BYT: What are you most excited about in this series?

SW: I’m actually excited about the three Dock 5 events, mostly. Because they make a strong statement about how classical work can be so vitally part of today. And that’s what I endeavoured to do at the Washington Ballet all those years, is have the Washington Ballet be socially integrated into the city and be a ballet but be of the moment. Not a museum ballet company. It’s fun. Like I said earlier, I feel like a kid in a candy store. There are just so many different ways to express creativity, but my central conviction, that these forms can be vital to audiences and today’s citizens, is exciting to me.

BYT: What will have to happen for you to feel like you’ve been successful?

SW: I think two things have to happen. One, I think is, over time over the course of the next couple years, as we grow, it will be successful if the city starts to know that we are the go to place for creative experiences and to consume culture in a really hip new way and an unorthodox way. Secondly, to have people in the moment of the events consume the culture with gusto and freedom and glee. That they’re rediscovering these forms for the first time again. That there’s a connection between the artists and the audience that feels like there’s a real communication and that we’re all having an amazing time together because the experience is both so resonant and deep, but also so fun.
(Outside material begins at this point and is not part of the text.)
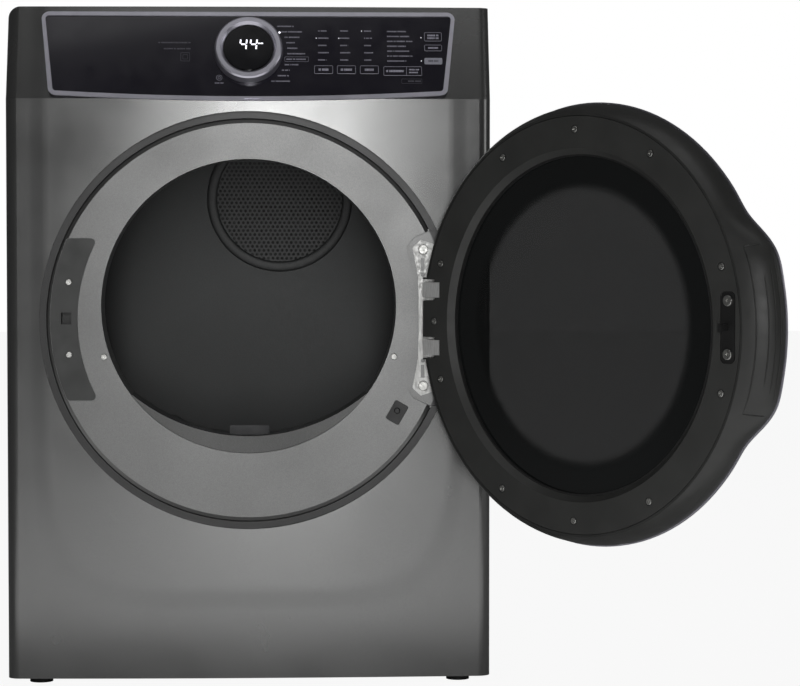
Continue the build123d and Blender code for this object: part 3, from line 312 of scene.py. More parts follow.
def plated_steel(name, base=(0.44, 0.44, 0.43), roughness=0.36):
    """Zinc-plated steel, rolled one way, with light rubbing marks."""
    s = Shader(name, base, roughness, 1.0)
    grain = s.noise(0.0012, 3.0, s.stretched((1.0, 1.0, 0.08)))
    s.link(s.blend_colours(grain, shade(base, 0.80), shade(base, 1.12)), "Base Color")
    s.link(s.between(s.noise(0.004), roughness - 0.08, roughness + 0.14), "Roughness")
    s.bump(grain, 0.00003)
    return s


def satin_silver(name, base):
    """Satin-plated plastic with a very fine brushed grain."""
    s = Shader(name, base, 0.30, 0.9)
    s.link(s.between(s.noise(0.03, 2.0), 0.28, 0.35), "Roughness")
    s.link(s.blend_colours(s.noise(0.02), shade(base, 0.95), shade(base, 1.04)), "Base Color")
    s.bump(s.noise(0.0008, 2.0), 0.000002)
    return s


def rubber(name, base=(0.012, 0.012, 0.012)):
    s = Shader(name, base, 0.62)
    s.link(s.blend_colours(s.noise(0.01), shade(base, 0.8), shade(base, 1.5)), "Base Color")
    s.link(s.between(s.noise(0.003), 0.55, 0.72), "Roughness")
    s.bump(s.noise(0.0008, 4.0), 0.00008)
    return s


def felt(name, base=(0.34, 0.31, 0.26)):
    """Pressed wool with a matted surface of short fibres."""
    s = Shader(name, base, 0.95)
    fibres = s.noise(0.0016, 6.0, s.stretched((1.0, 0.35, 1.0)))
    s.link(s.blend_colours(fibres, shade(base, 0.62), shade(base, 1.25)), "Base Color")
    s.set("Sheen Weight", 0.4)
    s.set("Sheen Roughness", 0.6)
    s.bump(fibres, 0.0004)
    return s


def circuit_board(name):
    s = Shader(name, (0.02, 0.10, 0.045), 0.35)
    tracks = s.cells(0.004, "Distance")
    s.link(s.blend_colours(tracks, (0.035, 0.16, 0.07), (0.012, 0.07, 0.03)), "Base Color")
    s.set("Coat Weight", 0.3)
    s.bump(tracks, 0.00005)
    return s


def hot_wire(name):
    """Resistance rod with the blue and straw colours that heat leaves."""
    s = Shader(name, (0.20, 0.17, 0.14), 0.45, 0.9)
    s.link(s.blend_colours(s.noise(0.03), (0.10, 0.10, 0.14), (0.30, 0.22, 0.13)), "Base Color")
    s.bump(s.noise(0.002), 0.00005)
    return s


def enamel(name, base):
    """Baked powder enamel with its fine, even texture."""
    s = Shader(name, base, 0.42, 0.25)
    s.link(s.blend_colours(s.noise(0.0014, 3.0), shade(base, 0.90), shade(base, 1.10)), "Base Color")
    s.link(s.between(s.noise(0.0022), 0.40, 0.46), "Roughness")
    s.bump(s.noise(0.0022, 3.0), 0.00006)
    return s


def ribbed_belt(name):
    """Rubber belt with ribs running round it."""
    s = rubber(name)
    wave = s.nodes.new("ShaderNodeTexWave")
    wave.bands_direction = "Y"
    wave.inputs["Scale"].default_value = 110.0
    s.links.new(s.object_coords, wave.inputs["Vector"])
    s.bump(wave.outputs["Fac"], 0.0006)
    return s


def printed_ink(name, base, glow=0.0):
    s = Shader(name, base, 0.5)
    s.link(s.blend_colours(s.noise(0.0007), shade(base, 0.86), shade(base, 1.05)), "Base Color")
    if glow:
        s.set("Emission Color", (*base, 1.0))
        s.set("Emission Strength", glow)
    return s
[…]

So much damn fun. The short term would be have these events knock it out of the ballpark, be really fun and then long term is that we grow to be this integral part of the creative landscape.

BYT: What’s the hardest part of your job?

SW: Building something from nothing… essentially nothing. We just had an idea and the idea was fostering a dialogue about creativity. Figuring out, limiting the options and deciding how to edit out all of the good ideas. My first ideas, my first brainstorming list… I was on a nine hour flight to Hawaii and I just said, “I’m going to write for nine hours.” I just started a word document with bullet points of ideas and there were hundreds of items on the list. To whittle it down to the 20 we’re doing this spring, that’s a challenge.

BYT: What’s your dream project? Considering an unlimited budget and time.

SW: It’s a large scale site specific work with world class artists of different genres who are enlivening an entire neighborhood on a sunny spring afternoon in D.C. Where a community can be built uniting food, music, dance… It’s like one of our pop ups writ large that we’ve deconstructed the experience. We’ve taken the experience out of the theatre, out of a museum, and put it into a neighborhood. And there are world class artists who are performing behind every corner, in an alleyway, over a period of time. One can find this sense of surprise in their own neighborhood.

BYT: What do you think is going to be the best part of the evening?

SW: I actually think seeing everyone dance to the raucous moment when the virgin is sacrificed in the music. The place where the libretto calls for the sacrifice of the virgin. We won’t actually sacrifice a virgin that night… Are there any left?! But that moment, when the music comes to a climax and the crowd is really understanding the music in a physical way and the bodies are physically responding to it collectively… I think that is going to be the most exciting.